City of New Orleans
- Use: Other
- Proportion: 2:3
- Adopted: January 5, 1918
- Design: Three yellow fleurs-de-lis on white field atop blue stripe and underneath red stripe, with the white field five times the width of the stripes.
- Designed by: Bernard Barry and Gustave Couret

= Flag of New Orleans =

The flag of New Orleans contains a large white field that contains three gold fleurs-de-lis and is bordered on the top by a red stripe and from below by a blue stripe.

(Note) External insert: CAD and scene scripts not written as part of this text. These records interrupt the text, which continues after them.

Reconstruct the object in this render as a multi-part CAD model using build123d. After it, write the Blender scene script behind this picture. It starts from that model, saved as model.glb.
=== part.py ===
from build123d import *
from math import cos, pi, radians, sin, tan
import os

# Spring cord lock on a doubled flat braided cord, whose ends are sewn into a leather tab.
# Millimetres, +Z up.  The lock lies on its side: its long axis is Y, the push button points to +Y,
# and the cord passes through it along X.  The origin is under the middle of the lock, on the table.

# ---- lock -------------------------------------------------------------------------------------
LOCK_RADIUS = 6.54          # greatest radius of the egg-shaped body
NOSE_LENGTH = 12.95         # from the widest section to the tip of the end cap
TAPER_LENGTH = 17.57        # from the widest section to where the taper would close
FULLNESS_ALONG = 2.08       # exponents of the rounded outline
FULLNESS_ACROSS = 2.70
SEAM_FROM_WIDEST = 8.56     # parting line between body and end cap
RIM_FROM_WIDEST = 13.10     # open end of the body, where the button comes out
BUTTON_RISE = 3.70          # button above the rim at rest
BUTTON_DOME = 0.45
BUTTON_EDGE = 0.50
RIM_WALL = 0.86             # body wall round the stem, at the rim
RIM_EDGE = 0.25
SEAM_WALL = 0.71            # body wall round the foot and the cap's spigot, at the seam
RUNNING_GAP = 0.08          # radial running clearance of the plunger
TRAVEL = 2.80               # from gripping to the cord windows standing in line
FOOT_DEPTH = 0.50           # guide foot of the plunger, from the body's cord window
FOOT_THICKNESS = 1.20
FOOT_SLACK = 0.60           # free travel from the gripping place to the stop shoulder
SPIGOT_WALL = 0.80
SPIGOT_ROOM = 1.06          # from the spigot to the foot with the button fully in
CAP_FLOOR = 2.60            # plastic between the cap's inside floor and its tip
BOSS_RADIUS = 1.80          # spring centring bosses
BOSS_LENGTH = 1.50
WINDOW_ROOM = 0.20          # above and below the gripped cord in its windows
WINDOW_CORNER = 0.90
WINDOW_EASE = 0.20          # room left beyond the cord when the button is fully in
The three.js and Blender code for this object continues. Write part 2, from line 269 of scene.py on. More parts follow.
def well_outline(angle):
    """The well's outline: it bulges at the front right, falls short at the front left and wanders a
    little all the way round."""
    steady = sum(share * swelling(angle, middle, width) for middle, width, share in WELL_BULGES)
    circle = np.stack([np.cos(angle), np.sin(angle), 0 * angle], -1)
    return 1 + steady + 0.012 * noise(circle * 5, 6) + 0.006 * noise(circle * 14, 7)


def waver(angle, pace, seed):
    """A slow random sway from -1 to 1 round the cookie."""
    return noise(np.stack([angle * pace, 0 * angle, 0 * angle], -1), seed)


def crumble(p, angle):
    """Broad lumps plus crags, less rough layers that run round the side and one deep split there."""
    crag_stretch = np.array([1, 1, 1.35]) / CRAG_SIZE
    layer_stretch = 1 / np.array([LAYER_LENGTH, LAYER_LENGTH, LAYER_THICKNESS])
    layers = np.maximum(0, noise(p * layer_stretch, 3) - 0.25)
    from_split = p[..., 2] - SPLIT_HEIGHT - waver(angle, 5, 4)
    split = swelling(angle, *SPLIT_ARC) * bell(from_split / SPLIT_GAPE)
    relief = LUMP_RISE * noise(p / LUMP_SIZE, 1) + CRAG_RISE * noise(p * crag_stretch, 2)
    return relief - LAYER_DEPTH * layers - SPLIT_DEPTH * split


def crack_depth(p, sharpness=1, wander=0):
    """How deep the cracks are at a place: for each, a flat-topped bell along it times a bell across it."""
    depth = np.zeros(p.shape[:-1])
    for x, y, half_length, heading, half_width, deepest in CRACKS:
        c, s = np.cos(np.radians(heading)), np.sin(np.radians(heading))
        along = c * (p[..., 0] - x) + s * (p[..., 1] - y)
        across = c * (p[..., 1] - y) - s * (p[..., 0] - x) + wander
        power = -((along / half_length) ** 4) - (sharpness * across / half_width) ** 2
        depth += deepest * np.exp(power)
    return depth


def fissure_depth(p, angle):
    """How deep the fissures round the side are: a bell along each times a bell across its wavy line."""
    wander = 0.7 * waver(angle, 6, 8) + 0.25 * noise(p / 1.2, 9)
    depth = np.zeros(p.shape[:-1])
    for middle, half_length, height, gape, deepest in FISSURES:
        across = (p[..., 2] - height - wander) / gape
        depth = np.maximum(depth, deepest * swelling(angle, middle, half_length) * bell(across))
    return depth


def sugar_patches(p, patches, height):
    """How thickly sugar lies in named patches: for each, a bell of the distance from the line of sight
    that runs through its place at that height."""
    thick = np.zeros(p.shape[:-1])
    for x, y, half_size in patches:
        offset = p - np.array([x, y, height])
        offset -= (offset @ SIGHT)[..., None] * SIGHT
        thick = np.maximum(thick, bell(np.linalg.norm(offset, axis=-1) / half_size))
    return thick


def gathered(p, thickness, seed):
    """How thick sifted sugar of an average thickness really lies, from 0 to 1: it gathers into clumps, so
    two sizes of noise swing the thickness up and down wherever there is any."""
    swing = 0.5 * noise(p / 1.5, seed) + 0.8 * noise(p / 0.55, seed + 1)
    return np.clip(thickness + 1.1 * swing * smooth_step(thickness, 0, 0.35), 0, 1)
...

The presence of the fleur-de-lis, a stylized depiction of a flower and a traditional French symbol, demonstrates the city's French heritage and strong ties to France, while the presence of the design being a Spanish fess demonstrates the city's Spanish heritage and strong ties to Spain.

==History==
The City of New Orleans adopted its official flag in January 1918, having selected its design from nearly 400 ideas submitted to its Citizen's Flag Committee in preparation for the city's bicentennial celebration. The red, white, and blue flag emblazoned with gold fleurs-de-lis combined one proposal's suggested color scheme with decorative elements from another. The patriotic color scheme was suggested by Bernard Barry, then employed as an engraver at A. B. Griswold and Co., jewelers, and the fleurs-de-lis idea is attributed to Gustave Couret, a draftsman with the Diboll, Owen, and Goldstein architectural firm. The official flag of the City of New Orleans was named by the city council in January 1918.

==Symbolism==
The white field is the symbol of justice and the government, the blue stripe represents liberty, and the red stripe represents fraternity. In addition these are also the colors of the flag of France. The white field is five times the width of the stripes making it a Spanish fess mirroring the design of the flag of Spain. The three fleur-de-lis grouped in triangular form represent New Orleans under the principles of government, liberty, and fraternity.